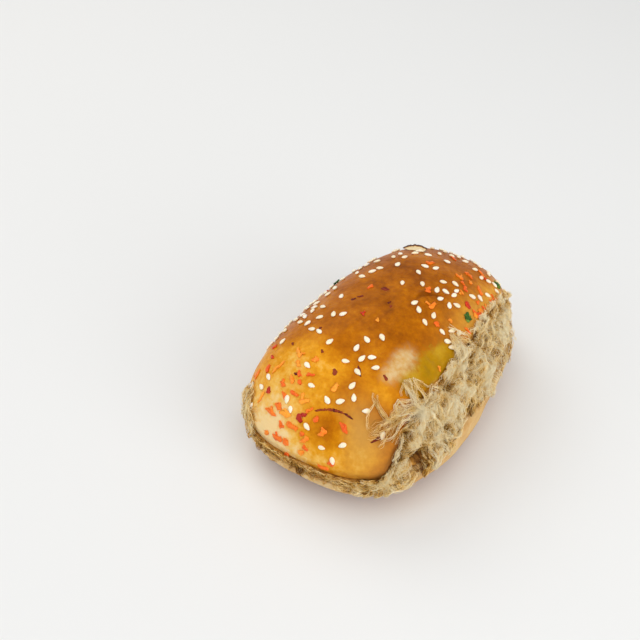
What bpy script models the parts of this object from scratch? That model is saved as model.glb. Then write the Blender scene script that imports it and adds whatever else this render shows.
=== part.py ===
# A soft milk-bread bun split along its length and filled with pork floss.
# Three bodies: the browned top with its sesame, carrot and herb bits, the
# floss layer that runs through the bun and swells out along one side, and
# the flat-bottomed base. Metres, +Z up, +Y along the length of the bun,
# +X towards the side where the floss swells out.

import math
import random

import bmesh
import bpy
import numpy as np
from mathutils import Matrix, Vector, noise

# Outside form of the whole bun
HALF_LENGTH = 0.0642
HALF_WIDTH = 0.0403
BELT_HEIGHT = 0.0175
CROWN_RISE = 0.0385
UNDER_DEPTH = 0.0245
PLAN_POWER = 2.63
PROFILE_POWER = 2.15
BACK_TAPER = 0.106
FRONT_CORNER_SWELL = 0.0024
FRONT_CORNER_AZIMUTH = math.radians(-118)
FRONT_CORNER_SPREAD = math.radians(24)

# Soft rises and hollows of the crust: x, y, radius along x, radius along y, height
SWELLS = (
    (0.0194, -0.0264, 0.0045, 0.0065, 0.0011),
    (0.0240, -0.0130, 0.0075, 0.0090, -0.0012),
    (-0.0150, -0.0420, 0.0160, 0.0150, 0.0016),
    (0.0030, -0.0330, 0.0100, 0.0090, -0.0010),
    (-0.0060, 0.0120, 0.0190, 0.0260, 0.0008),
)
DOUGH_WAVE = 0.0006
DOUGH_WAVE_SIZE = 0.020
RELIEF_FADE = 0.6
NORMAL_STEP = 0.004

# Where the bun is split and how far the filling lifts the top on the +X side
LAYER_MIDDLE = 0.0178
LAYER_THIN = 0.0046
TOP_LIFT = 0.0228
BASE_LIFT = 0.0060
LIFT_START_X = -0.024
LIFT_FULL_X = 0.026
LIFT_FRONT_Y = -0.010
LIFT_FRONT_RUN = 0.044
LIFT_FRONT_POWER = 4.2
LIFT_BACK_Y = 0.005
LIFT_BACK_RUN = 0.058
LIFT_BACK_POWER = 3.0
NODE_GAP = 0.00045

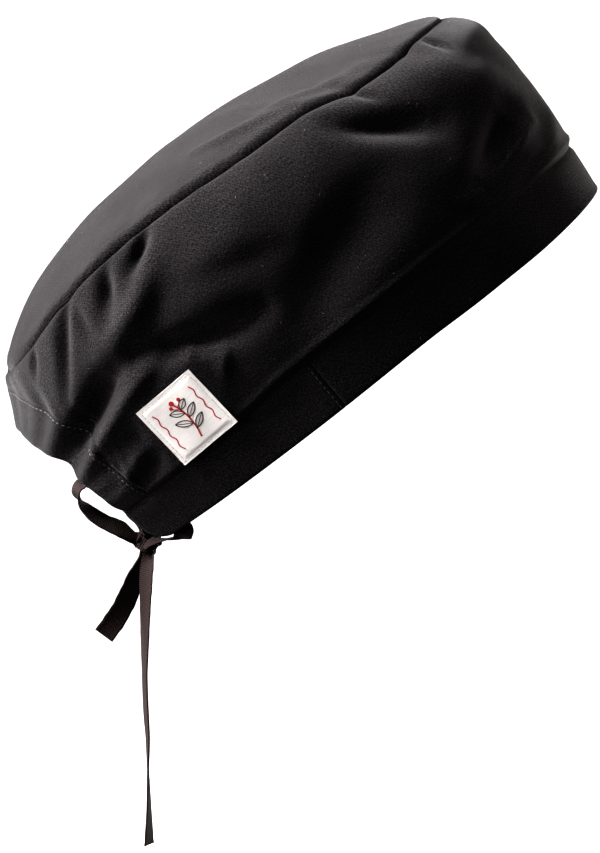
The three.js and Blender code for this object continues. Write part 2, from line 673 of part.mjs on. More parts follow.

-*-*-

**What you will do:**
Set down the listing in full, keeping every word exactly as it is.

**Answer to this exercise:**
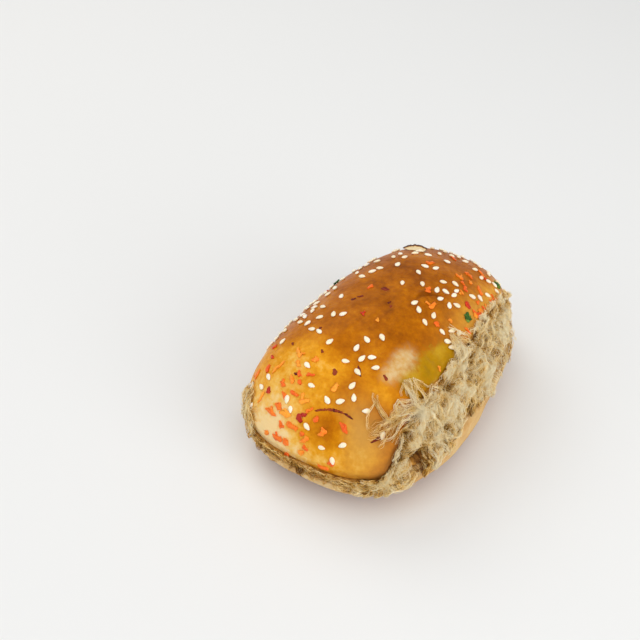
What bpy script models the parts of this object from scratch? That model is saved as model.glb. Then write the Blender scene script that imports it and adds whatever else this render shows.
=== part.py ===
# A soft milk-bread bun split along its length and filled with pork floss.
# Three bodies: the browned top with its sesame, carrot and herb bits, the
# floss layer that runs through the bun and swells out along one side, and
# the flat-bottomed base. Metres, +Z up, +Y along the length of the bun,
# +X towards the side where the floss swells out.

import math
import random

import bmesh
import bpy
import numpy as np
from mathutils import Matrix, Vector, noise

# Outside form of the whole bun
HALF_LENGTH = 0.0642
HALF_WIDTH = 0.0403
BELT_HEIGHT = 0.0175
CROWN_RISE = 0.0385
UNDER_DEPTH = 0.0245
PLAN_POWER = 2.63
PROFILE_POWER = 2.15
BACK_TAPER = 0.106
FRONT_CORNER_SWELL = 0.0024
FRONT_CORNER_AZIMUTH = math.radians(-118)
FRONT_CORNER_SPREAD = math.radians(24)

# Soft rises and hollows of the crust: x, y, radius along x, radius along y, height
SWELLS = (
    (0.0194, -0.0264, 0.0045, 0.0065, 0.0011),
    (0.0240, -0.0130, 0.0075, 0.0090, -0.0012),
    (-0.0150, -0.0420, 0.0160, 0.0150, 0.0016),
    (0.0030, -0.0330, 0.0100, 0.0090, -0.0010),
    (-0.0060, 0.0120, 0.0190, 0.0260, 0.0008),
)
DOUGH_WAVE = 0.0006
DOUGH_WAVE_SIZE = 0.020
RELIEF_FADE = 0.6
NORMAL_STEP = 0.004

# Where the bun is split and how far the filling lifts the top on the +X side
LAYER_MIDDLE = 0.0178
LAYER_THIN = 0.0046
TOP_LIFT = 0.0228
BASE_LIFT = 0.0060
LIFT_START_X = -0.024
LIFT_FULL_X = 0.026
LIFT_FRONT_Y = -0.010
LIFT_FRONT_RUN = 0.044
LIFT_FRONT_POWER = 4.2
LIFT_BACK_Y = 0.005
LIFT_BACK_RUN = 0.058
LIFT_BACK_POWER = 3.0
NODE_GAP = 0.00045

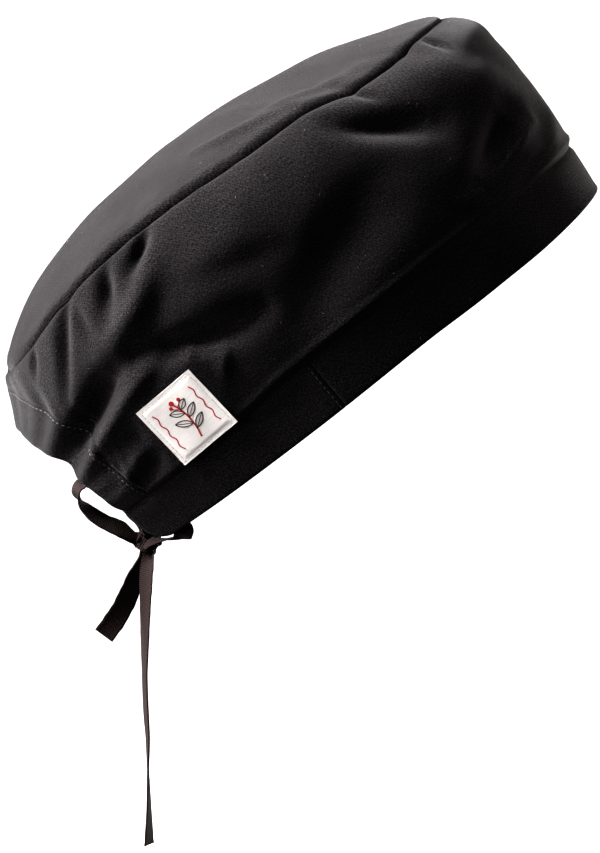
The three.js and Blender code for this object continues. Write part 2, from line 673 of part.mjs on. More parts follow.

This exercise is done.